I guess, Confused76, you will have to live with yourself. People who have never had "montrous" behavior will never get it. Thats fine and I knew that when writing that post. 

I will be fine and so will you what ever you choose. The world will keep turning. Live on and just be ok with yourself. I know I am ok even though I am a monster and I am going to hell where I will see, well just about... everyone there.

I understand is all I can say.


----------



## michzz

As a matter of fact, I have handled the truth. Very frustrating to have the truth dribbled out over a number of years.

Not stating the truth is simply a lack of courage and misguided self protection. 

I was not angry or "hot" when I wrote what I wrote.

Commenting on the 10 commandments was to illustrate the length of time the importance of being both truthful and faithful has been considered supremely important.



FakenIt said:


> Michzz, you wrote all that and think you could handle the truth? Pretty hot and it's not even happening to you.


----------



## PENNY4URTHOUGHTS

:butterfly: WOW, I completely understand what you are going through! I too, had a thing with an old flame. The problem is, I can't stop tinking about him now.
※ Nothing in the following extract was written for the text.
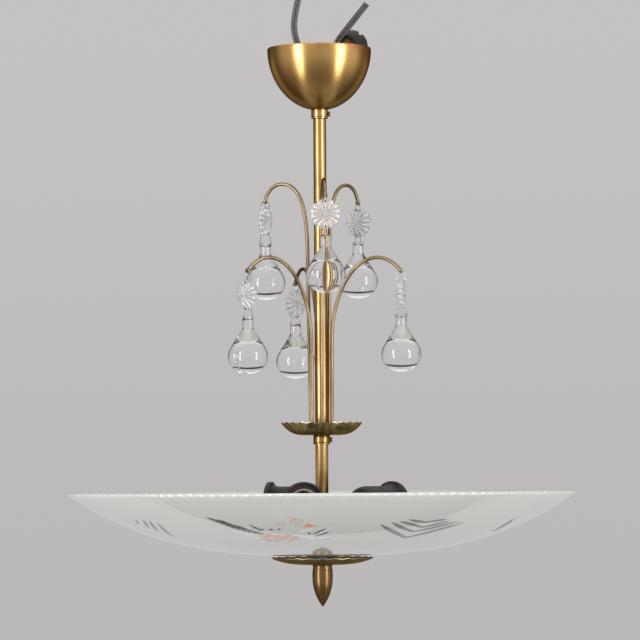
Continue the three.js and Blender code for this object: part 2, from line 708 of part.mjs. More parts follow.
// Lower saucer and the finial that clamps it, on the threaded nipple
const lowerBottomZ = bushBottomZ - gap - saucerThick;
const lowerSaucer = saucer(lowerR, bushTopR, nippleHoleR, lowerBottomZ, lowerDepth, lowerFlute);
place('lower_saucer', lowerSaucer, brass());
const finialTopZ = lowerBottomZ - gap;
const finialShape = [
  [0.96, 0], [0.94, 0.06], [1, 0.24], [0.97, 0.42], [0.87, 0.57], [0.7, 0.71], [0.44, 0.84], [0.19, 0.95],
].map(([share, depth]) => [finialR * share, finialTopZ - finialLength * depth]);
place('finial', turned([
  [0, finialTopZ - finialThread], [nippleHoleR, finialTopZ - finialThread], [nippleHoleR, finialTopZ],
  ...finialShape, [0, finialTopZ - finialLength],
], 20), darkBrass());
const nippleBottomZ = finialTopZ - finialThread + gap;
const nippleTopZ = hubAxisZ - elbowR + elbowWall - gap;
place('threaded_nipple', ring(nippleR - nippleWall, nippleR, nippleBottomZ, nippleTopZ, 20), steel());

// Terminal cap: a hollow domed shell with a block inside, its mouth at the group's origin
const terminal = new THREE.Group();
terminal.position.copy(capPlace);
terminal.rotation.set(0, radians(-capTilt), radians(capTurn), 'ZYX');
light.add(terminal);
const capBulge = [[capR, capDepth * 0.45], [capR * 0.97, capDepth * 0.7], [capR * 0.78, capDepth * 0.9]];
const capInnerR = capMouthR - capWall;
const blockSeat = blockInset + blockThick + gap;
const cap = turned([
  [capMouthR, 0], ...capBulge, [capR * 0.4, capDepth], [0, capDepth], [0, blockSeat + capRecess],
  [capInnerR / 3, blockSeat + capRecess], [capInnerR / 3, blockSeat], [capInnerR, blockSeat],
  [capInnerR, 0], [capMouthR, 0],
], 20);
place('terminal_cap', cap.rotateY(Math.PI / 2), bakelite(), terminal);
const blockR = capInnerR - gap;
const blockBackX = blockInset + blockThick;
const block = turned([[0, blockInset], [blockR, blockInset], [blockR, blockBackX], [0, blockBackX]], 16);
place('terminal_block', block.rotateY(Math.PI / 2), porcelain(), terminal);

// Leads, along routes chosen by hand: two flat twin cords and one single core
function routeCurve(route) {
  return new THREE.CatmullRomCurve3(route.map(([x, y, z]) => new THREE.Vector3(x, y, z)), false, 'centripetal');
}

// The twin section lies with its width across the route's own upright plane
function flatSection() {
  const half = leadWidth / 2 - leadThick / 2;
  const corner = leadThick / 2;
  const bevel = corner * 0.55;
  const section = new THREE.Shape();
  [[half, corner], [half + corner, bevel], [half + corner, -bevel], [half, -corner],
    [-half, -corner], [-half - corner, -bevel], [-half - corner, bevel], [-half, corner]]
    .forEach(([x, y], i) => section[i ? 'lineTo' : 'moveTo'](y, x));
  return section;
}

place('lead_right', alongRoute(flatSection(), routeCurve(leadRightRoute), 14), cordSkin());
place('lead_left', alongRoute(flatSection(), routeCurve(leadLeftRoute), 16), cordSkin());
place('terminal_lead', alongRoute(roundSection(coreR, 8), routeCurve(coreRoute), 20), cordSkin());

export default light;
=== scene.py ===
# %% [markdown]
# # A hanging ceiling light, dressed for its portrait
#
# The real object is a light of brass and glass. A brass stem hangs from a hook hidden in a
# spun cup. Half way down, six bent arms carry pressed rosettes and solid glass drops. At the
# foot, a shallow glass dish hides three lampholders, and a fluted saucer and a bullet-shaped
# finial clamp it from below.
#
# The CAD part gives every shape its place and its size, so this file only adds looks. Each
# cell says what a piece is, how it could be made, and why this way was taken.

import math

import bmesh
import bpy
from mathutils import Euler, Matrix, Quaternion, Vector


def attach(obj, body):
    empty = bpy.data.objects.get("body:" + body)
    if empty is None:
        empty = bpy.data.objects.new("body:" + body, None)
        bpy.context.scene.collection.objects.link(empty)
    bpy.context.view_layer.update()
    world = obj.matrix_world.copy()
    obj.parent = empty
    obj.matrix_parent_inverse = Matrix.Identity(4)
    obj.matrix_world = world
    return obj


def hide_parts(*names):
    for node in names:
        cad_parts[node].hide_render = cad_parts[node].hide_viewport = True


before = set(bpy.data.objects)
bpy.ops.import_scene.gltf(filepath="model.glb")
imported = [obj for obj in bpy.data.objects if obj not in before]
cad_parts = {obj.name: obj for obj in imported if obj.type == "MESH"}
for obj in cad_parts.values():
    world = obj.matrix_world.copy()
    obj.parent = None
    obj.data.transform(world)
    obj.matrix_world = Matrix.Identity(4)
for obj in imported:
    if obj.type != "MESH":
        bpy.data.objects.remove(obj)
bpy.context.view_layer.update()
MM = 0.001

# %% [markdown]
# The photo was taken from far away with a long lens, a finger's breadth above the dish's rim,
# and turned up a little. A camera could be matched by eye, but here it was worked out from
# the stem, the rim and the cup: 3.5 m away, with the horizon three quarters down the frame.

# %% Camera
LENS_MM = 199
SENSOR_MM = 36
CAMERA_PLACE = (0, -3.5, -0.4092)
PITCH_UP, TURN_LEFT, ROLL = 2.51, 0.015, -0.38

camera_data = bpy.data.cameras.new("photo_camera")
camera_data.lens = LENS_MM
camera_data.sensor_width = SENSOR_MM
camera_data.clip_end = 50
camera = bpy.data.objects.new("photo_camera", camera_data)
bpy.context.collection.objects.link(camera)
aim = Euler((math.radians(90 + PITCH_UP), 0, math.radians(TURN_LEFT))).to_quaternion()
camera.rotation_mode = "QUATERNION"
camera.rotation_quaternion = aim @ Quaternion((0, 0, 1), math.radians(ROLL))
camera.location = CAMERA_PLACE
bpy.context.scene.camera = camera
bpy.context.scene.view_settings.view_transform = "Standard"
print("camera looks up by", PITCH_UP, "degrees")

# %% [markdown]
# Most pieces here are either turned on a lathe or drawn as wire. Modifiers such as Screw
# could make them, but plain lists of points are easier to follow and give clean closed
# meshes, so a few small helpers build rows of points and join each row to the next.

# %% Helpers: rows of points, joined into a closed skin
SIDES = 64


def skin(rows, wrap_rows=False):
    """Join rings of points into faces. A row of one point is a tip; open ends get a cap."""
    verts, faces, starts = [], [], []
    for row in rows:
        starts.append(len(verts))
        verts.extend(row)
    pairs = list(zip(range(len(rows)), range(1, len(rows))))
    if wrap_rows:
        pairs.append((len(rows) - 1, 0))
    for low, high in pairs:
        a, b = starts[low], starts[high]
        na, nb = len(rows[low]), len(rows[high])
        for k in range(max(na, nb)):
            n = (k + 1) % max(na, nb)
            corners = [a + k % na, a + n % na, b + n % nb, b + k % nb]
            faces.append(list(dict.fromkeys(corners)))
    if not wrap_rows:
        for start, row in ((starts[0], rows[0]), (starts[-1], rows[-1])):
            if len(row) > 1:
                faces.append([start + k for k in range(len(row))])
    return verts, faces


def turned(profile, sides=SIDES):
    """Turn a profile of (radius, height) in mm round the Z axis."""
    def ring(r, z):
        if r < 1e-6:
            return [(0, 0, z * MM)]
        turns = [2 * math.pi * k / sides for k in range(sides)]
        return [(r * math.cos(t) * MM, r * math.sin(t) * MM, z * MM) for t in turns]

    hollow = profile[0][0] > 1e-6 and profile[-1][0] > 1e-6
    return skin([ring(r, z) for r, z in profile], wrap_rows=hollow)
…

Although I love my husband, I' m not in love with him and haven't been for about 10 years now. We have been in touch with each other for about a year now. I know its wrong, but I can't help the way I feel about this old flame. I never stopped loving him and getting reaquainted with him after 18 years, brought back all the feelings I had for him long ago. I don't think telling my husband will help things any. Why hurt him? I will eventually get over it and resume my life with my husband. I know that my ex and I won't set off into the sunset and live happily ever after, it didn't work out 18 years ago and it won't work out now. Good luck Confused and don't tell him.


----------



## jasonus03

Okay, I am kind of going through the same ordeal. Except I'm on the receiving end of it. I'll tell you my situation and then I'll give you my opinion on what I think you should do. I don't know your whole situation so please don't take this the wrong way. 
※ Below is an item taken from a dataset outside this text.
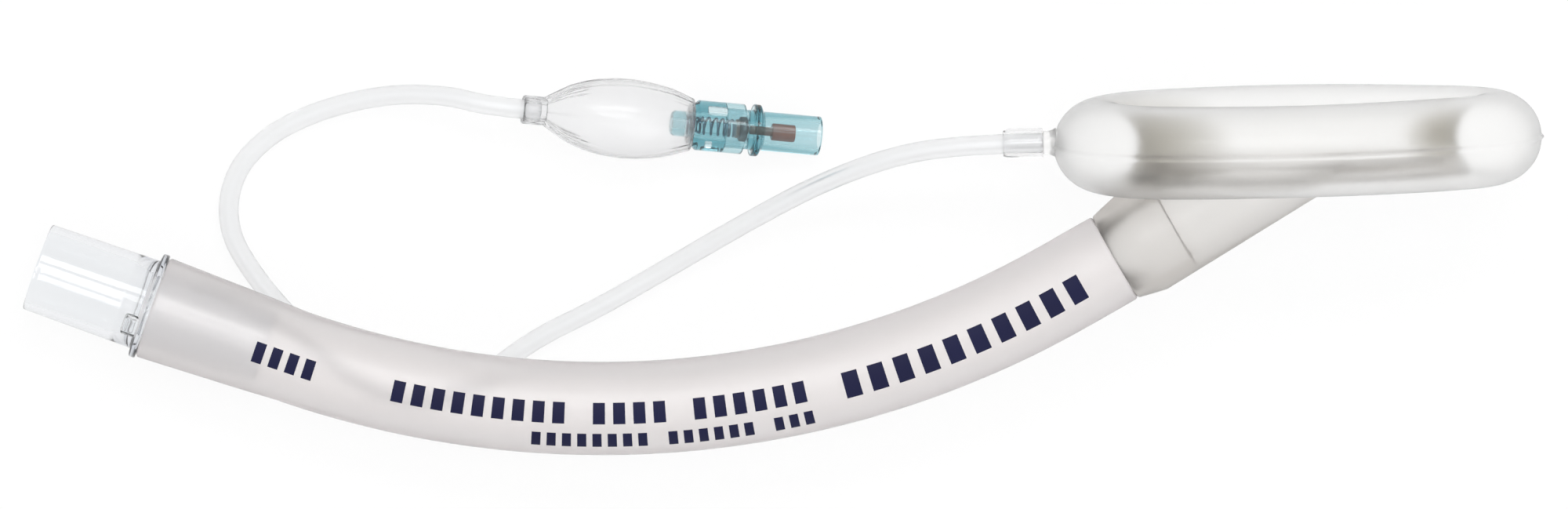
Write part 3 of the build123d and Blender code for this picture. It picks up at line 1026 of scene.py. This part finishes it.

My fiance messed around with another man while I was away with the military. She told me about it on the phone while I was still gone. She said that they only kissed, but I am still suspecting it went further. This being because she told me truths wrapped with lies to cover other details. This has further damaged my trust in her because I keep getting more details, little by little. I know my fiance and when I am getting the truth from her. I just have a gut feeling it went further than it did. I am suspecting that she figured she'd tell me part of the truth and if I stayed then she didn't need to disclose any more information. What she doesn't know is that if it went further I will leave her. And eventually I will get the whole truth because I won't stop until I do.
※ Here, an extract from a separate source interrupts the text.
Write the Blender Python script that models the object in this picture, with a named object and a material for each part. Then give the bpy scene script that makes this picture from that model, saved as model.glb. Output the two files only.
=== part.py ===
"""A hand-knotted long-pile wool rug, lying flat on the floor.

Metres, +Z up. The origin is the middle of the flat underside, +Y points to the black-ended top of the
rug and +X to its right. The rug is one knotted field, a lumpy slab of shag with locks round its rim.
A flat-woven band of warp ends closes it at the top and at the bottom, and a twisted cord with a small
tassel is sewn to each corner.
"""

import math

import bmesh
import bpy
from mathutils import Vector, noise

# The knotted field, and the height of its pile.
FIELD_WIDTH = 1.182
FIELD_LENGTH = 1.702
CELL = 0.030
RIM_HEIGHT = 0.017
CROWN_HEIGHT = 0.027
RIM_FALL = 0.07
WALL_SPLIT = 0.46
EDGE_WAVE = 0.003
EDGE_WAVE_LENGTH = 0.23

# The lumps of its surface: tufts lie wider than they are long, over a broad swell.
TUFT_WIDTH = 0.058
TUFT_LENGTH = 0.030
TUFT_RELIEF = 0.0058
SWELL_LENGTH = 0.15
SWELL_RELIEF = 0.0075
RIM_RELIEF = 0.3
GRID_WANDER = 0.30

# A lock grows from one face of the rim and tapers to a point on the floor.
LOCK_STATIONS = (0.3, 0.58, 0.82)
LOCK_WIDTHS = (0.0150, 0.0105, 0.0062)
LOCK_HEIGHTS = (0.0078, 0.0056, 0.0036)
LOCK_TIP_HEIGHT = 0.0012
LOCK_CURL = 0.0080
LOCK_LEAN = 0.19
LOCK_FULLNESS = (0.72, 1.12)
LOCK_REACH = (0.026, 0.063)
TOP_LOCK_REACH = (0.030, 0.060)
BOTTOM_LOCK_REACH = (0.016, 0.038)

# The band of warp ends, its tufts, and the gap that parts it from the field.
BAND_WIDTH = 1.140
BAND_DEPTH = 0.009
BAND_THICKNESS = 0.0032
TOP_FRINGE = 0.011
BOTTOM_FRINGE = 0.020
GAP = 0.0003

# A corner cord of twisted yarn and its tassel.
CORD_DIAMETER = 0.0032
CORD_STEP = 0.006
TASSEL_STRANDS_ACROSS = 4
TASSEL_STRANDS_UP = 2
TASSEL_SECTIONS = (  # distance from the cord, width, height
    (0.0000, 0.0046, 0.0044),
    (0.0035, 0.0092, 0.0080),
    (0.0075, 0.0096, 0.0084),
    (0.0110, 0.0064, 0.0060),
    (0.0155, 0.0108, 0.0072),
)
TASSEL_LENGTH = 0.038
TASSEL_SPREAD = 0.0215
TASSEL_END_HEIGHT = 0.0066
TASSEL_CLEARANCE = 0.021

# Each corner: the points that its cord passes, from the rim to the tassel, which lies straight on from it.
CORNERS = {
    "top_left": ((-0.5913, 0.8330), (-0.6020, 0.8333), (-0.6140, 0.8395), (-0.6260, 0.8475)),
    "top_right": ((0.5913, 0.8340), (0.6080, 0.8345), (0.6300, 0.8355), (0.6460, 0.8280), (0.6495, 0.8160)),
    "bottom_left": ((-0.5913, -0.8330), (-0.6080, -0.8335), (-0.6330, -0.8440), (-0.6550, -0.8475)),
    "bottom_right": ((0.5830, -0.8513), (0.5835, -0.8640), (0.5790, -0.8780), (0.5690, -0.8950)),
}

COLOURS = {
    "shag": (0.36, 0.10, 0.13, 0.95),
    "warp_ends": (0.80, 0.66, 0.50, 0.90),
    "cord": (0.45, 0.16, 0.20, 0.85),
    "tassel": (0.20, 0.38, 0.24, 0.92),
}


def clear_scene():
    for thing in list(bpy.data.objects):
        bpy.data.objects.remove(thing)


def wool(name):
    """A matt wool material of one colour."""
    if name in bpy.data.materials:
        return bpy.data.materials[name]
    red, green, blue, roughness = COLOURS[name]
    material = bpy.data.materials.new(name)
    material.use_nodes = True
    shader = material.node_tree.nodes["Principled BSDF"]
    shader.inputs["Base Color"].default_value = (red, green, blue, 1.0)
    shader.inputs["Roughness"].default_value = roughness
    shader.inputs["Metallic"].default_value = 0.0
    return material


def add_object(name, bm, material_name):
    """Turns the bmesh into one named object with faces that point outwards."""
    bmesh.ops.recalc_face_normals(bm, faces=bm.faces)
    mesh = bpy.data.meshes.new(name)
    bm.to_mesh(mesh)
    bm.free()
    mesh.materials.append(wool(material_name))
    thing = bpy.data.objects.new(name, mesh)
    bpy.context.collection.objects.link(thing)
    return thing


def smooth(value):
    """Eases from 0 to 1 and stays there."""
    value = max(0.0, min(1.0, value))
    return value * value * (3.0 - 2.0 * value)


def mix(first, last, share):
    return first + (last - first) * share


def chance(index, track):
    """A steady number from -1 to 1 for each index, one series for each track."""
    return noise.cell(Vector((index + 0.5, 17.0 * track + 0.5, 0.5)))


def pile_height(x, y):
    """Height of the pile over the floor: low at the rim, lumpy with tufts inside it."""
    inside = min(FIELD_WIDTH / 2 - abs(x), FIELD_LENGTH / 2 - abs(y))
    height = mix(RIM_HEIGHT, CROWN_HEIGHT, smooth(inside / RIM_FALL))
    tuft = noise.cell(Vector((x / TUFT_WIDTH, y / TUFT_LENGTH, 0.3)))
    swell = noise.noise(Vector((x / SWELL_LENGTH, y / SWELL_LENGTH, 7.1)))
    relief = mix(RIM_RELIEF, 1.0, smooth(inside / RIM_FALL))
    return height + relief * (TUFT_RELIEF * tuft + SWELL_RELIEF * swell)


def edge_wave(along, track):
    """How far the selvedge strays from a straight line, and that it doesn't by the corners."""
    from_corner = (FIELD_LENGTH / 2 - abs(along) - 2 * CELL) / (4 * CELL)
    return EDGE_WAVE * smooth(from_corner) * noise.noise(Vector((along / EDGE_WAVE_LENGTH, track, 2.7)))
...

Here's what I'm getting at. Your husband knows something is up. And it's probably only a matter of time before he starts asking questions. This is obviously eating away at you and it looks like it's something that is not easy for you to hide. 

There is one thing I know about men, this being because I am one. They always have to have answers and they (like any other person) always want the truth. This being because they need to know the whole situation, so 1) They can find a way to put it behind them or 2) They can move on. 

I can tell you this. If you do decide to tell him you need to be prepared to tell him EVERYTHING. He will have a ton of questions and you need to be truthful when he asks them no matter how much it may hurt him or you. If you are not truthful he will know it and he will keep asking more questions. It's best to put it all out on the table right away so you guys can proceed with your lives, whichever way they may go. 

Honesty is always the best policy and it could end up saving your relationship. But it could also end it. So be prepared for that. I am going through the same ordeal except I know a lot of what happened already because she told me. Like I said, I am still seeking answers because she won't disclose everything and it is further damaging my trust in her. 

If you tell him, tell him everything. The way you feel, exactly what happened (when, where, and how), the whole shabang. It will be hard and it will be a long road to recovery if you two choose to take it. There is no right time to tell him either, so don't wait for it because it'll never come. You just have to do it and get it over with. Good luck, I hope everything works out for you guys.


----------



## Paula S.

I was in a controlling marriage but felt guilty about leaving because I had a young child, but it got to the point where we were fighting so much that I felt it wasn't healthy for my son to be raised in that environment so I made the decision to divorce him. But I understand what you're going through. However, you need to understand that you have to do what's best for your sanity and for your child's best interests.


----------